### REQUIRED TASK
Please quote the material exactly, every line of it.

### SUPPLIED MATERIAL

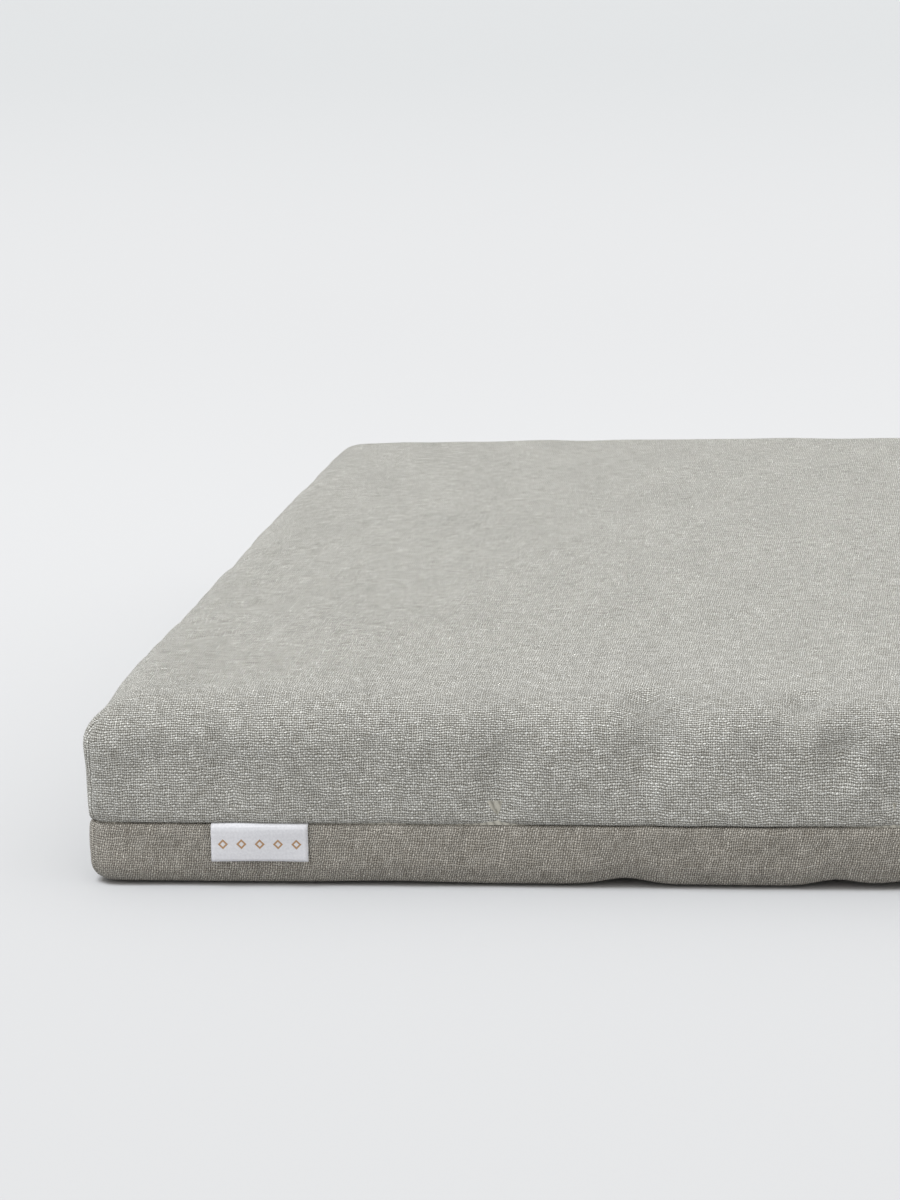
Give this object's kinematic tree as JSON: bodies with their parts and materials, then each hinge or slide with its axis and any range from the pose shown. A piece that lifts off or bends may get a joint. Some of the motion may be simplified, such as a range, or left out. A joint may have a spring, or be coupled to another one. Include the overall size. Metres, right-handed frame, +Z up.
{
  "type": "floor cushion",
  "caption": "Flat square-cornered floor cushion: a zipped linen-look cover of two boxed caps over a lined pad of wadding and foam.",
  "frame": {"origin": "on the floor under the middle of the cushion", "axes": "+Z up, +X along the front edge to the right, +Y from the front to the back, where the zip is"},
  "size_m": [0.76, 0.7637, 0.1014],
  "materials": {
    "linen_weave": "matte",
    "linen_weave_turned": "matte",
    "overlock_thread": "matte",
    "cotton_thread": "matte",
    "label_satin": "satin",
    "zip_tape": "matte",
    "zip_nylon": "matte",
    "zip_nickel": "satin",
    "liner_cotton": "matte",
    "wadding": "matte",
    "foam": "matte"
  },
  "bodies": {
    "cushion": {"cover_top": "linen_weave", "cover_base": "linen_weave_turned", "seam_overlock": "overlock_thread", "liner_seam": "cotton_thread", "woven_label": "label_satin", "care_label": "label_satin", "zip_tape_upper": "zip_tape", "zip_tape_lower": "zip_tape", "zip_coil_upper": "zip_nylon", "zip_coil_lower": "zip_nylon", "zip_top_stop_upper": "zip_nickel", "zip_top_stop_lower": "zip_nickel", "zip_bottom_stop": "zip_nickel", "liner_top": "liner_cotton", "liner_base": "liner_cotton", "fibre_top": "wadding", "fibre_base": "wadding", "foam_core": "foam", "corner_seam_base_back_right": "overlock_thread", "corner_seam_top_back_right": "overlock_thread", "corner_seam_base_back_left": "overlock_thread", "corner_seam_top_back_left": "overlock_thread", "corner_seam_base_front_left": "overlock_thread", "corner_seam_top_front_left": "overlock_thread", "corner_seam_base_front_right": "overlock_thread", "corner_seam_top_front_right": "overlock_thread"},
    "slider": {"zip_slider": "zip_nickel"},
    "pull": {"zip_pull": "zip_nickel"}
  },
  "joints": [
    {"name": "slider_run", "type": "slide", "parent": "cushion", "child": "slider", "axis": [-1, 0, 0], "range_m": [0, 0.542]},
    {"name": "pull_swing", "type": "hinge", "parent": "slider", "child": "pull", "pos_m": [0.271, 0.381, 0.031], "axis": [0, 0, -1], "range_deg": [0, 180]}
  ]
}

### FULL RESPONSE
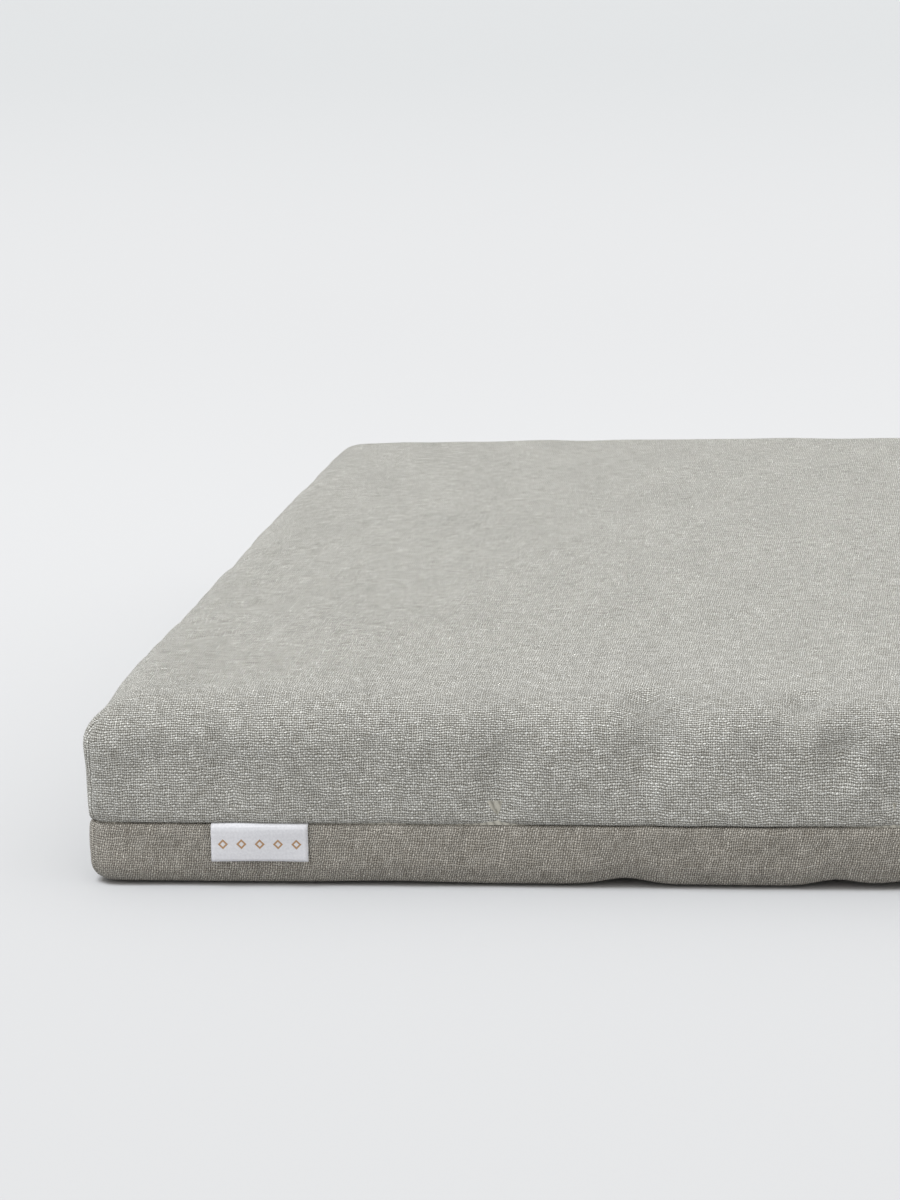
Give this object's kinematic tree as JSON: bodies with their parts and materials, then each hinge or slide with its axis and any range from the pose shown. A piece that lifts off or bends may get a joint. Some of the motion may be simplified, such as a range, or left out. A joint may have a spring, or be coupled to another one. Include the overall size. Metres, right-handed frame, +Z up.
{
  "type": "floor cushion",
  "caption": "Flat square-cornered floor cushion: a zipped linen-look cover of two boxed caps over a lined pad of wadding and foam.",
  "frame": {"origin": "on the floor under the middle of the cushion", "axes": "+Z up, +X along the front edge to the right, +Y from the front to the back, where the zip is"},
  "size_m": [0.76, 0.7637, 0.1014],
  "materials": {
    "linen_weave": "matte",
    "linen_weave_turned": "matte",
    "overlock_thread": "matte",
    "cotton_thread": "matte",
    "label_satin": "satin",
    "zip_tape": "matte",
    "zip_nylon": "matte",
    "zip_nickel": "satin",
    "liner_cotton": "matte",
    "wadding": "matte",
    "foam": "matte"
  },
  "bodies": {
    "cushion": {"cover_top": "linen_weave", "cover_base": "linen_weave_turned", "seam_overlock": "overlock_thread", "liner_seam": "cotton_thread", "woven_label": "label_satin", "care_label": "label_satin", "zip_tape_upper": "zip_tape", "zip_tape_lower": "zip_tape", "zip_coil_upper": "zip_nylon", "zip_coil_lower": "zip_nylon", "zip_top_stop_upper": "zip_nickel", "zip_top_stop_lower": "zip_nickel", "zip_bottom_stop": "zip_nickel", "liner_top": "liner_cotton", "liner_base": "liner_cotton", "fibre_top": "wadding", "fibre_base": "wadding", "foam_core": "foam", "corner_seam_base_back_right": "overlock_thread", "corner_seam_top_back_right": "overlock_thread", "corner_seam_base_back_left": "overlock_thread", "corner_seam_top_back_left": "overlock_thread", "corner_seam_base_front_left": "overlock_thread", "corner_seam_top_front_left": "overlock_thread", "corner_seam_base_front_right": "overlock_thread", "corner_seam_top_front_right": "overlock_thread"},
    "slider": {"zip_slider": "zip_nickel"},
    "pull": {"zip_pull": "zip_nickel"}
  },
  "joints": [
    {"name": "slider_run", "type": "slide", "parent": "cushion", "child": "slider", "axis": [-1, 0, 0], "range_m": [0, 0.542]},
    {"name": "pull_swing", "type": "hinge", "parent": "slider", "child": "pull", "pos_m": [0.271, 0.381, 0.031], "axis": [0, 0, -1], "range_deg": [0, 180]}
  ]
}